Team members assist in developing the evaluation design, developing
data collection instruments, collecting data, analyzing data,
and writing the report.
- Executive Report
- An abbreviated report that has been tailored specifically to addresses the concerns and questions of a person whose function is to administer a program or project.
- Executive Summary
- A non-technical summary statement designed to provide a quick overview of the full-length report on which it is based.
- Ex-post Facto Design
- A research design in which all group selection, pretest data,
and posttest data are collected after completion of the treatment.
The evaluator is thus not involved in the selection or placement
of individuals into comparison or control groups. All evaluation
decisions are made retrospectively.
- Experimental Data
- Data produced by an experimental or quasi-experimental design.
- Experimental Design
- A research design in which the researcher has control over
the selection of participants in the study, and these participants
are randomly assigned to treatment and control groups.
- Experimental Group
- A group of individuals participating in the program activities
or receiving the program services being evaluated or studied.

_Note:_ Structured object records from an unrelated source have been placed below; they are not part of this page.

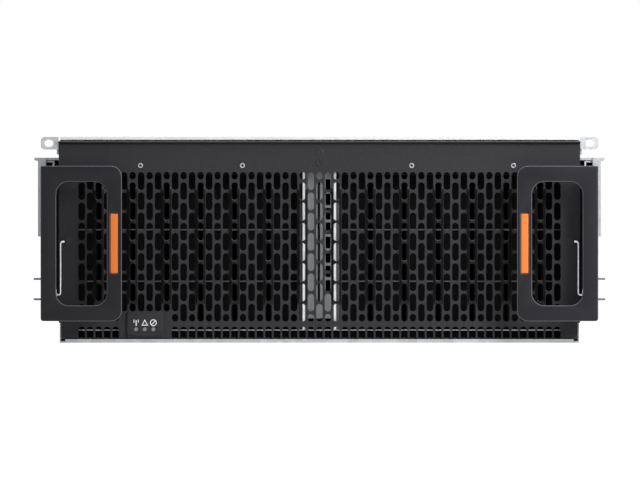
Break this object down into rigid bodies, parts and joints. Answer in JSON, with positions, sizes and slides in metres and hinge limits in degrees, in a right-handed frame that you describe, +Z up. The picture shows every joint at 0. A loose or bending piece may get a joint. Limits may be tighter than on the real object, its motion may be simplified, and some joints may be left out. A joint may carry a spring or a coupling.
{
  "type": "disk shelf enclosure",
  "caption": "Rack-mount drive shelf with a ribbed slotted bezel, side handles, hinged top lids, drives, fans, power supplies, controller modules and slide rails.",
  "frame": {"origin": "centre of the footprint at the underside of the base pan", "axes": "+X to the right, +Y to the rear, +Z up; the bezel faces -Y"},
  "size_m": [0.4934, 1.0736, 0.177],
  "materials": {
    "black_sheet": "fine textured powder coat, satin",
    "black_handle": "fine textured powder coat, satin",
    "zinc_sheet": "galvanised sheet steel",
    "zinc_bright": "bright zinc plate",
    "rail_steel": "zinc plated, rolled",
    "orange_plastic": "moulded, matte",
    "black_plastic": "moulded, fine spark texture",
    "grey_plastic": "moulded, matte",
    "light_pipe": "frosted light pipe",
    "board_green": "glass-epoxy circuit board with solder mask",
    "drive_metal": "cast drive case, dull",
    "steel_pin": "ground steel",
    "fan_plastic": "glass-filled moulding",
    "psu_case": "plated sheet steel"
  },
  "bodies": {
    "chassis": {"base_pan": "zinc_sheet", "baseplane_standoffs": "zinc_bright", "baseplanes": "board_green", "bay_beam": "zinc_sheet", "bezel_screws": "zinc_bright", "centre_duct": "zinc_sheet", "cross_beam": "zinc_sheet", "drive_cages": "zinc_sheet", "drive_carriers": "grey_plastic", "drive_connectors": "black_plastic", "drives_front": "drive_metal", "drives_rear": "drive_metal", "duct_panel": "zinc_sheet", "ear_brackets": "black_sheet", "front_bezel": "black_sheet", "front_sill": "zinc_sheet", "handle_left": "black_handle", "handle_right": "black_handle", "indicator_panel": "black_plastic", "lid_hinge_pins": "steel_pin", "light_pipes": "light_pipe", "midplane": "board_green", "rack_tabs": "zinc_bright", "rail_inners": "rail_steel", "rear_frame": "zinc_sheet", "rear_top_panel": "zinc_bright", "release_housings": "black_plastic"},
    "front_lid": {"front_lid": "zinc_bright"},
    "rear_lid": {"rear_lid": "zinc_bright"},
    "rail_outer_right": {"rail_outer_right": "rail_steel"},
    "rail_outer_left": {"rail_outer_left": "rail_steel"},
    "rail_middle_right": {"rail_middle_right": "rail_steel"},
    "rail_middle_left": {"rail_middle_left": "rail_steel"},
    "release_button_right": {"release_button_right": "orange_plastic"},
    "release_button_left": {"release_button_left": "orange_plastic"},
    "rack_hook_right": {"rack_hook_right": "zinc_bright", "latch_link_right": "zinc_bright"},
    "rack_hook_left": {"rack_hook_left": "zinc_bright", "latch_link_left": "zinc_bright"},
    "fan_module_1": {"fan_module_1": "fan_plastic"},
    "fan_rotor_1": {"fan_rotor_1": "fan_plastic"},
    "fan_module_2": {"fan_module_2": "fan_plastic"},
    "fan_rotor_2": {"fan_rotor_2": "fan_plastic"},
    "fan_module_3": {"fan_module_3": "fan_plastic"},
    "fan_rotor_3": {"fan_rotor_3": "fan_plastic"},
    "fan_module_4": {"fan_module_4": "fan_plastic"},
    "fan_rotor_4": {"fan_rotor_4": "fan_plastic"},
    "psu_1": {"psu_1": "psu_case"},
    "psu_bail_1": {"psu_bail_1": "black_handle"},
    "psu_release_1": {"psu_release_1": "orange_plastic"},
    "io_module_1": {"io_module_1": "zinc_sheet", "io_board_1": "board_green"},
    "io_lever_1": {"io_lever_1": "zinc_sheet"},
    "psu_2": {"psu_2": "psu_case"},
    "psu_bail_2": {"psu_bail_2": "black_handle"},
    "psu_release_2": {"psu_release_2": "orange_plastic"},
    "io_module_2": {"io_module_2": "zinc_sheet", "io_board_2": "board_green"},
    "io_lever_2": {"io_lever_2": "zinc_sheet"}
  },
  "joints": [
    {"name": "front_lid_hinge", "type": "hinge", "parent": "chassis", "child": "front_lid", "pos_m": [0, -0.14925, 0.1733], "axis": [-1, 0, 0], "range_deg": [0, 90]},
    {"name": "rear_lid_hinge", "type": "hinge", "parent": "chassis", "child": "rear_lid", "pos_m": [0, 0.29875, 0.1733], "axis": [-1, 0, 0], "range_deg": [0, 90]},
    {"name": "rail_outer_right_slide", "type": "slide", "parent": "chassis", "child": "rail_outer_right", "axis": [0, 1, 0], "range_m": [0, 0.86]},
    {"name": "rail_middle_right_slide", "type": "slide", "parent": "chassis", "child": "rail_middle_right", "axis": [0, 1, 0], "range_m": [0, 0.43]},
    {"name": "release_button_right_press", "type": "slide", "parent": "chassis", "child": "release_button_right", "axis": [0, 1, 0], "range_m": [0, 0.003], "stiffness_N_per_m": 400},
    {"name": "rack_hook_right_slide", "type": "slide", "parent": "chassis", "child": "rack_hook_right", "axis": [-1, 0, 0], "range_m": [0, 0.004]},
    {"name": "rail_outer_left_slide", "type": "slide", "parent": "chassis", "child": "rail_outer_left", "axis": [0, 1, 0], "range_m": [0, 0.86]},
    {"name": "rail_middle_left_slide", "type": "slide", "parent": "chassis", "child": "rail_middle_left", "axis": [0, 1, 0], "range_m": [0, 0.43]},
    {"name": "release_button_left_press", "type": "slide", "parent": "chassis", "child": "release_button_left", "axis": [0, 1, 0], "range_m": [0, 0.003], "stiffness_N_per_m": 400},
    {"name": "rack_hook_left_slide", "type": "slide", "parent": "chassis", "child": "rack_hook_left", "axis": [1, 0, 0], "range_m": [0, 0.004]},
    {"name": "fan_module_1_slide", "type": "slide", "parent": "chassis", "child": "fan_module_1", "axis": [0, 1, 0], "range_m": [0, 0.08]},
    {"name": "fan_rotor_1_spin", "type": "hinge", "parent": "fan_module_1", "child": "fan_rotor_1", "pos_m": [-0.16575, 0.48175, 0.12995], "axis": [0, 1, 0], "continuous": true},
    {"name": "fan_module_2_slide", "type": "slide", "parent": "chassis", "child": "fan_module_2", "axis": [0, 1, 0], "range_m": [0, 0.08]},
    {"name": "fan_rotor_2_spin", "type": "hinge", "parent": "fan_module_2", "child": "fan_rotor_2", "pos_m": [-0.05525, 0.48175, 0.12995], "axis": [0, 1, 0], "continuous": true},
    {"name": "fan_module_3_slide", "type": "slide", "parent": "chassis", "child": "fan_module_3", "axis": [0, 1, 0], "range_m": [0, 0.08]},
    {"name": "fan_rotor_3_spin", "type": "hinge", "parent": "fan_module_3", "child": "fan_rotor_3", "pos_m": [0.05525, 0.48175, 0.12995], "axis": [0, 1, 0], "continuous": true},
    {"name": "fan_module_4_slide", "type": "slide", "parent": "chassis", "child": "fan_module_4", "axis": [0, 1, 0], "range_m": [0, 0.08]},
    {"name": "fan_rotor_4_spin", "type": "hinge", "parent": "fan_module_4", "child": "fan_rotor_4", "pos_m": [0.16575, 0.48175, 0.12995], "axis": [0, 1, 0], "continuous": true},
    {"name": "psu_1_slide", "type": "slide", "parent": "chassis", "child": "psu_1", "axis": [0, 1, 0], "range_m": [0, 0.22]},
    {"name": "psu_bail_1_swing", "type": "hinge", "parent": "psu_1", "child": "psu_bail_1", "pos_m": [-0.177, 0.52875, 0.0739], "axis": [1, 0, 0], "range_deg": [0, 90]},
    {"name": "psu_release_1_press", "type": "slide", "parent": "psu_1", "child": "psu_release_1", "axis": [-1, 0, 0], "range_m": [0, 0.003], "stiffness_N_per_m": 300},
    {"name": "io_module_1_slide", "type": "slide", "parent": "chassis", "child": "io_module_1", "axis": [0, 1, 0], "range_m": [0, 0.22]},
    {"name": "io_lever_1_swing", "type": "hinge", "parent": "io_module_1", "child": "io_lever_1", "pos_m": [-0.009, 0.52575, 0.0139], "axis": [0, 0, -1], "range_deg": [0, 70]},
    {"name": "psu_2_slide", "type": "slide", "parent": "chassis", "child": "psu_2", "axis": [0, 1, 0], "range_m": [0, 0.22]},
    {"name": "psu_bail_2_swing", "type": "hinge", "parent": "psu_2", "child": "psu_bail_2", "pos_m": [0.177, 0.52875, 0.0739], "axis": [1, 0, 0], "range_deg": [0, 90]},
    {"name": "psu_release_2_press", "type": "slide", "parent": "psu_2", "child": "psu_release_2", "axis": [-1, 0, 0], "range_m": [0, 0.003], "stiffness_N_per_m": 300},
    {"name": "io_module_2_slide", "type": "slide", "parent": "chassis", "child": "io_module_2", "axis": [0, 1, 0], "range_m": [0, 0.22]},
    {"name": "io_lever_2_swing", "type": "hinge", "parent": "io_module_2", "child": "io_lever_2", "pos_m": [0.124, 0.52575, 0.0139], "axis": [0, 0, -1], "range_deg": [0, 70]}
  ],
  "couplings": [
    {"joint": "rail_middle_right_slide", "follows": "rail_outer_right_slide", "ratio": 0.5},
    {"joint": "rack_hook_right_slide", "follows": "release_button_right_press", "ratio": 1.3333},
    {"joint": "rail_middle_left_slide", "follows": "rail_outer_left_slide", "ratio": 0.5},
    {"joint": "rack_hook_left_slide", "follows": "release_button_left_press", "ratio": 1.3333}
  ]
}
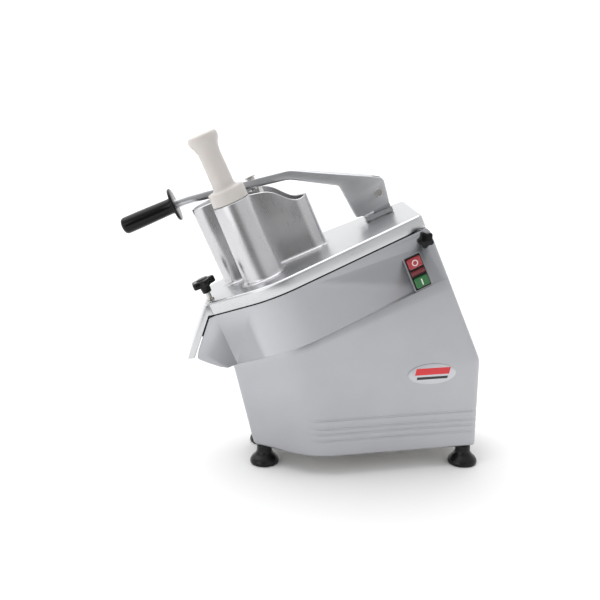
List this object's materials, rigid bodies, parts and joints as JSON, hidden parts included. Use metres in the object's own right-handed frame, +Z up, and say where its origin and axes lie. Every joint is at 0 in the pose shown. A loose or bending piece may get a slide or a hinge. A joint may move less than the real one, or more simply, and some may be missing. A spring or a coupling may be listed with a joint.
{
  "type": "vegetable dicer",
  "caption": "Counter-top vegetable cutter with a tilted cast body, belt-driven cutting disc, hinged lid, half-round hopper with press lever, round feed tube with hand pusher and a front chute.",
  "frame": {"origin": "centre of the bounding box at counter level, under the feet", "axes": "+X toward the rear of the machine, the discharge side is -X; +Y is the far flank, the control side is -Y; +Z up"},
  "size_m": [0.5483, 0.224, 0.5131],
  "materials": {
    "cast_aluminium": "satin cast aluminium, lightly brushed",
    "polished_aluminium": "brushed and polished cast aluminium",
    "stainless_steel": "brushed stainless steel",
    "plated_steel": "bright zinc plate",
    "cast_iron": "machined cast iron",
    "black_plastic": "moulded, slight gloss",
    "black_rubber": "moulded rubber",
    "white_polyethylene": "translucent white",
    "red_plastic": "moulded, gloss",
    "green_plastic": "moulded, gloss",
    "lens_red": "tinted lens, clear gloss",
    "motor_paint": "semi-gloss paint",
    "pale_plastic": "moulded"
  },
  "bodies": {
    "machine": {"base_housing": "cast_aluminium", "base_plate": "stainless_steel", "base_plate_screws": "plated_steel", "foot_front_near": "black_rubber", "foot_front_far": "black_rubber", "foot_rear_near": "black_rubber", "foot_rear_far": "black_rubber", "foot_bolts": "plated_steel", "cord_gland": "black_plastic", "badge_plate": "polished_aluminium", "upper_housing": "cast_aluminium", "housing_bolts": "plated_steel", "lid_gasket": "black_rubber", "switch_bezel": "black_plastic", "pilot_lens": "lens_red", "switch_block": "black_plastic", "safety_switch": "black_plastic", "spindle_housing": "cast_aluminium", "spindle_housing_screws": "plated_steel", "bearing_upper": "stainless_steel", "bearing_lower": "stainless_steel", "spindle_seal": "black_rubber", "motor_body": "motor_paint", "motor_end_bell": "cast_aluminium", "motor_fan_cover": "black_plastic", "motor_mount": "stainless_steel", "motor_screws": "plated_steel", "capacitor": "plated_steel", "capacitor_clip": "stainless_steel", "terminal_block": "pale_plastic", "drive_belt": "black_rubber"},
    "cutting_set": {"spindle": "stainless_steel", "driven_pulley": "cast_iron", "pulley_nut": "plated_steel", "ejector_disc": "cast_aluminium", "slicing_disc": "stainless_steel", "slicing_blades": "stainless_steel"},
    "motor_drive": {"motor_rotor": "stainless_steel", "motor_pulley": "cast_iron", "motor_fan": "black_plastic"},
    "lid_group": {"lid": "polished_aluminium", "feed_hopper": "polished_aluminium", "lever_bracket": "cast_aluminium", "bracket_screws": "plated_steel", "lid_magnet": "stainless_steel"},
    "lever_group": {"lever": "polished_aluminium", "lever_pin": "stainless_steel", "lever_grip": "black_plastic", "press_rod": "stainless_steel", "press_nut": "plated_steel", "press_plate": "cast_aluminium"},
    "pusher": {"hand_pusher": "white_polyethylene"},
    "clamp": {"clamp_stud": "stainless_steel", "clamp_knob": "black_plastic"},
    "hinge_pin": {"hinge_rod": "stainless_steel", "hinge_knob": "black_plastic"},
    "stop_key": {"stop_button": "red_plastic"},
    "start_key": {"start_button": "green_plastic"}
  },
  "joints": [
    {"name": "disc_spin", "type": "hinge", "parent": "machine", "child": "cutting_set", "pos_m": [-0.0291, 0, 0.308], "axis": [-0.3907, 0, 0.9205], "continuous": true},
    {"name": "motor_spin", "type": "hinge", "parent": "machine", "child": "motor_drive", "pos_m": [0.09056, 0, 0.35879], "axis": [-0.3907, 0, 0.9205], "continuous": true},
    {"name": "lid_hinge", "type": "hinge", "parent": "machine", "child": "lid_group", "pos_m": [0.1771, 0, 0.35968], "axis": [0, 1, 0], "range_deg": [0, 75]},
    {"name": "lever_swing", "type": "hinge", "parent": "lid_group", "child": "lever_group", "pos_m": [0.12621, 0.04, 0.41303], "axis": [0, 1, 0], "range_deg": [0, 65]},
    {"name": "pusher_slide", "type": "slide", "parent": "lid_group", "child": "pusher", "axis": [-0.3907, 0, 0.9205], "range_m": [0, 0.13]},
    {"name": "clamp_turn", "type": "hinge", "parent": "lid_group", "child": "clamp", "pos_m": [-0.1322, -0.043, 0.26424], "axis": [-0.3907, 0, 0.9205], "continuous": true},
    {"name": "hinge_knob_turn", "type": "hinge", "parent": "machine", "child": "hinge_pin", "pos_m": [0.1771, -0.08, 0.35968], "axis": [0, 1, 0], "continuous": true},
    {"name": "stop_press", "type": "slide", "parent": "machine", "child": "stop_key", "axis": [-0.1527, 0.9861, -0.0648], "range_m": [0, 0.0025], "stiffness_N_per_m": 600},
    {"name": "start_press", "type": "slide", "parent": "machine", "child": "start_key", "axis": [-0.1527, 0.9861, -0.0648], "range_m": [0, 0.0025], "stiffness_N_per_m": 600}
  ],
  "couplings": [
    {"joint": "motor_spin", "follows": "disc_spin", "ratio": 4.5}
  ]
}
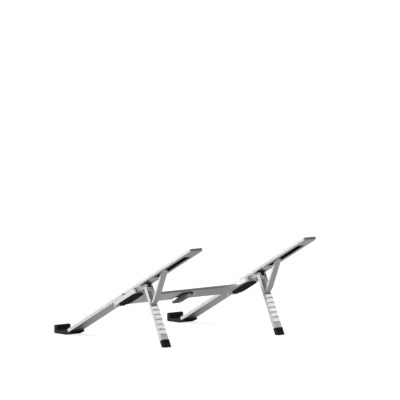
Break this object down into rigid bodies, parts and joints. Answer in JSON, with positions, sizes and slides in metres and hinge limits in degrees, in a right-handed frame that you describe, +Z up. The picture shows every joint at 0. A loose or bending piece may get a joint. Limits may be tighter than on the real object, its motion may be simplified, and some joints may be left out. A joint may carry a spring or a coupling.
{
  "type": "laptop stand",
  "caption": "Folding laptop stand with sloping side arms on a crossbar, rubber front hooks, and notched legs propped by struts.",
  "frame": {"origin": "on the desk, under the middle of the stand's bounding box", "axes": "+X to the user's right, +Y from the user towards the back (the arms rise this way), +Z up"},
  "size_m": [0.1718, 0.2268, 0.1071],
  "materials": {
    "satin_aluminium": "fine satin, bead blasted and anodised",
    "steel": "plain turned steel",
    "dark_steel": "dark plated steel",
    "rubber": "matte moulded rubber",
    "rubber_pad": "smooth silicone",
    "black_plastic": "matte",
    "dark_plastic": "fine matte"
  },
  "bodies": {
    "frame": {"crossbar": "satin_aluminium", "centre_insert": "black_plastic", "tab_pivot": "steel", "hub_left": "satin_aluminium", "hub_pad_left": "rubber_pad", "crossbar_screws_left": "dark_steel", "hub_screws_left": "dark_steel", "rear_arm_left": "satin_aluminium", "rear_pad_left": "rubber_pad", "slot_lining_left": "black_plastic", "leg_block_left": "black_plastic", "leg_pin_left": "steel", "strut_pin_left": "steel", "hub_right": "satin_aluminium", "hub_pad_right": "rubber_pad", "crossbar_screws_right": "dark_steel", "hub_screws_right": "dark_steel", "rear_arm_right": "satin_aluminium", "rear_pad_right": "rubber_pad", "slot_lining_right": "black_plastic", "leg_block_right": "black_plastic", "leg_pin_right": "steel", "strut_pin_right": "steel"},
    "front_arm_left": {"front_arm_left": "satin_aluminium", "front_pad_left": "rubber_pad", "hook_core_left": "steel", "hook_rivets_left": "steel", "front_hook_left": "rubber", "hinge_pin_left": "steel"},
    "leg_left": {"leg_left": "satin_aluminium", "leg_foot_left": "rubber"},
    "strut_left": {"strut_left": "satin_aluminium"},
    "front_arm_right": {"front_arm_right": "satin_aluminium", "front_pad_right": "rubber_pad", "hook_core_right": "steel", "hook_rivets_right": "steel", "front_hook_right": "rubber", "hinge_pin_right": "steel"},
    "leg_right": {"leg_right": "satin_aluminium", "leg_foot_right": "rubber"},
    "strut_right": {"strut_right": "satin_aluminium"},
    "centre_tab": {"centre_tab": "dark_plastic", "tab_rivets": "steel"}
  },
  "joints": [
    {"name": "leg_fold_left", "type": "hinge", "parent": "frame", "child": "leg_left", "pos_m": [-0.0765, 0.03291, 0.06198], "axis": [1, 0, 0], "range_deg": [0, 90]},
    {"name": "front_fold_left", "type": "hinge", "parent": "frame", "child": "front_arm_left", "pos_m": [-0.0765, -0.01444, 0.03794], "axis": [1, 0, 0], "range_deg": [0, 175]},
    {"name": "strut_fold_left", "type": "hinge", "parent": "frame", "child": "strut_left", "pos_m": [-0.0765, 0.06043, 0.07964], "axis": [1, 0, 0], "range_deg": [0, 141]},
    {"name": "leg_fold_right", "type": "hinge", "parent": "frame", "child": "leg_right", "pos_m": [0.0765, 0.03291, 0.06198], "axis": [1, 0, 0], "range_deg": [0, 90]},
    {"name": "front_fold_right", "type": "hinge", "parent": "frame", "child": "front_arm_right", "pos_m": [0.0765, -0.01444, 0.03794], "axis": [1, 0, 0], "range_deg": [0, 175]},
    {"name": "strut_fold_right", "type": "hinge", "parent": "frame", "child": "strut_right", "pos_m": [0.0765, 0.06043, 0.07964], "axis": [1, 0, 0], "range_deg": [0, 141]},
    {"name": "tab_swivel", "type": "hinge", "parent": "frame", "child": "centre_tab", "pos_m": [0, 0.00526, 0.04581], "axis": [0, -0.4443, 0.8959], "range_deg": [-9, 9]}
  ],
  "couplings": [
    {"joint": "front_fold_left", "follows": "leg_fold_left", "ratio": 1.9444},
    {"joint": "strut_fold_left", "follows": "leg_fold_left", "ratio": 1.5667},
    {"joint": "front_fold_right", "follows": "leg_fold_right", "ratio": 1.9444},
    {"joint": "strut_fold_right", "follows": "leg_fold_right", "ratio": 1.5667}
  ]
}
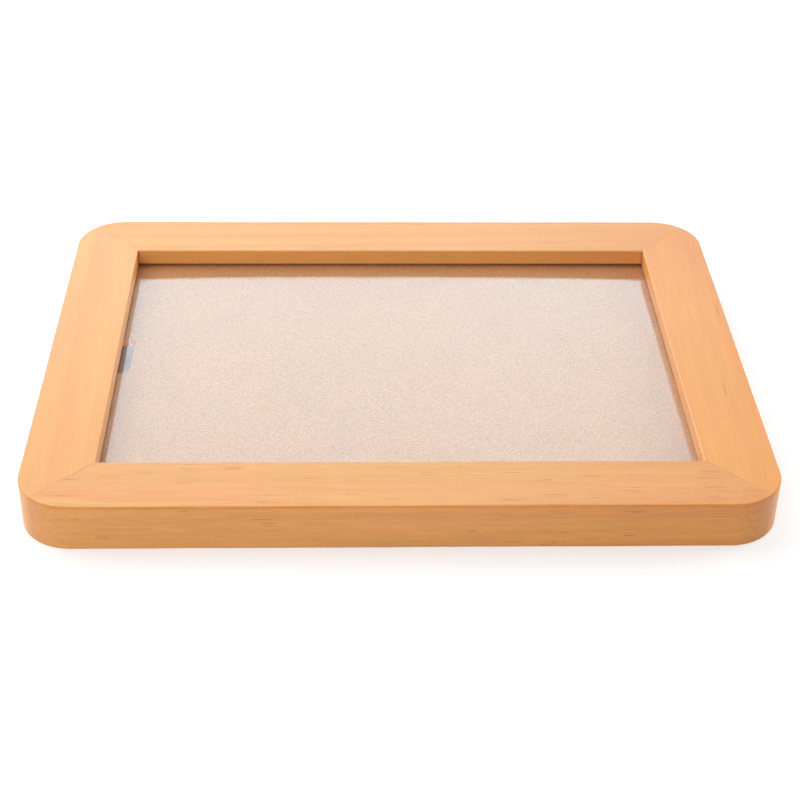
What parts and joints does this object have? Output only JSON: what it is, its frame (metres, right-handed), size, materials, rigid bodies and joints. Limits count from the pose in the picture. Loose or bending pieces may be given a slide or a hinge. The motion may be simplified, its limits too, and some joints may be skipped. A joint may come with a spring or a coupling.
{
  "type": "wooden photo frame",
  "caption": "Rectangular wooden photo frame with mitred, round-cornered rails, a clear front sheet, a backing board, turn buttons and toothed wall hangers.",
  "frame": {"origin": "middle of the back face, on the plane that the rails' back rims lie on", "axes": "+X along the long side, +Y across the short side away from the viewer, +Z out of the picture's face"},
  "size_m": [0.211, 0.16, 0.0144],
  "materials": {
    "lacquered_pine": "clear orange lacquer, satin",
    "clear_plastic": "clear sheet, polished",
    "brown_fibreboard": "bare, fine fibres",
    "plated_steel": "zinc plated"
  },
  "bodies": {
    "frame": {"near_rail": "lacquered_pine", "far_rail": "lacquered_pine", "left_rail": "lacquered_pine", "right_rail": "lacquered_pine", "clear_sheet": "clear_plastic", "backing_board": "brown_fibreboard", "button_screw_near_left": "plated_steel", "button_screw_near_right": "plated_steel", "button_screw_far_left": "plated_steel", "button_screw_far_right": "plated_steel", "hanger_landscape": "plated_steel", "hanger_portrait": "plated_steel", "hanger_nail_landscape_first": "plated_steel", "hanger_nail_landscape_second": "plated_steel", "hanger_nail_portrait_first": "plated_steel", "hanger_nail_portrait_second": "plated_steel", "v_nail_near_left": "plated_steel", "v_nail_near_right": "plated_steel", "v_nail_far_left": "plated_steel", "v_nail_far_right": "plated_steel"},
    "button_near_left": {"turn_button_near_left": "plated_steel"},
    "button_near_right": {"turn_button_near_right": "plated_steel"},
    "button_far_left": {"turn_button_far_left": "plated_steel"},
    "button_far_right": {"turn_button_far_right": "plated_steel"}
  },
  "joints": [
    {"name": "near_left_button_turn", "type": "hinge", "parent": "frame", "child": "button_near_left", "pos_m": [-0.05106, -0.0688, 0.0041], "axis": [0, 0, 1], "range_deg": [-90, 90]},
    {"name": "near_right_button_turn", "type": "hinge", "parent": "frame", "child": "button_near_right", "pos_m": [0.05106, -0.0688, 0.0041], "axis": [0, 0, 1], "range_deg": [-90, 90]},
    {"name": "far_left_button_turn", "type": "hinge", "parent": "frame", "child": "button_far_left", "pos_m": [-0.05106, 0.0688, 0.0041], "axis": [0, 0, 1], "range_deg": [-90, 90]},
    {"name": "far_right_button_turn", "type": "hinge", "parent": "frame", "child": "button_far_right", "pos_m": [0.05106, 0.0688, 0.0041], "axis": [0, 0, 1], "range_deg": [-90, 90]}
  ]
}
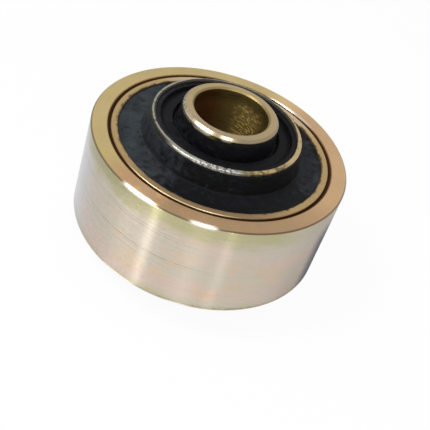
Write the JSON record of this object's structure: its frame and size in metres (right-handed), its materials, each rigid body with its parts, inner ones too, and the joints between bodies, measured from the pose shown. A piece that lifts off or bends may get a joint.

Experimental groups (also known as treatment groups) are usually
compared to a control or comparison group.
- Experimental Mortality
- The loss of subjects from an experiment due to such factors
as illness, lack of interest, or refusal to participate. This
loss may effect the comparability of results between the experimental
and control groups.
- External Evaluation
- Collection, analysis, and interpretation of data conducted by an individual or organization outside of the organization being evaluated.
- Externalities
- Effects of a program that impose costs on persons or groups who are not targets.
- External Evaluator
- See outside evaluator.
- External Validity
- The extent to which a finding applies (or can be generalized)
to persons, objects, settings, or times other than those that
were the subject of study.
- External Validity Threats
- Factors that may reduce the transferability of a program's
findings to other groups or jurisdictions.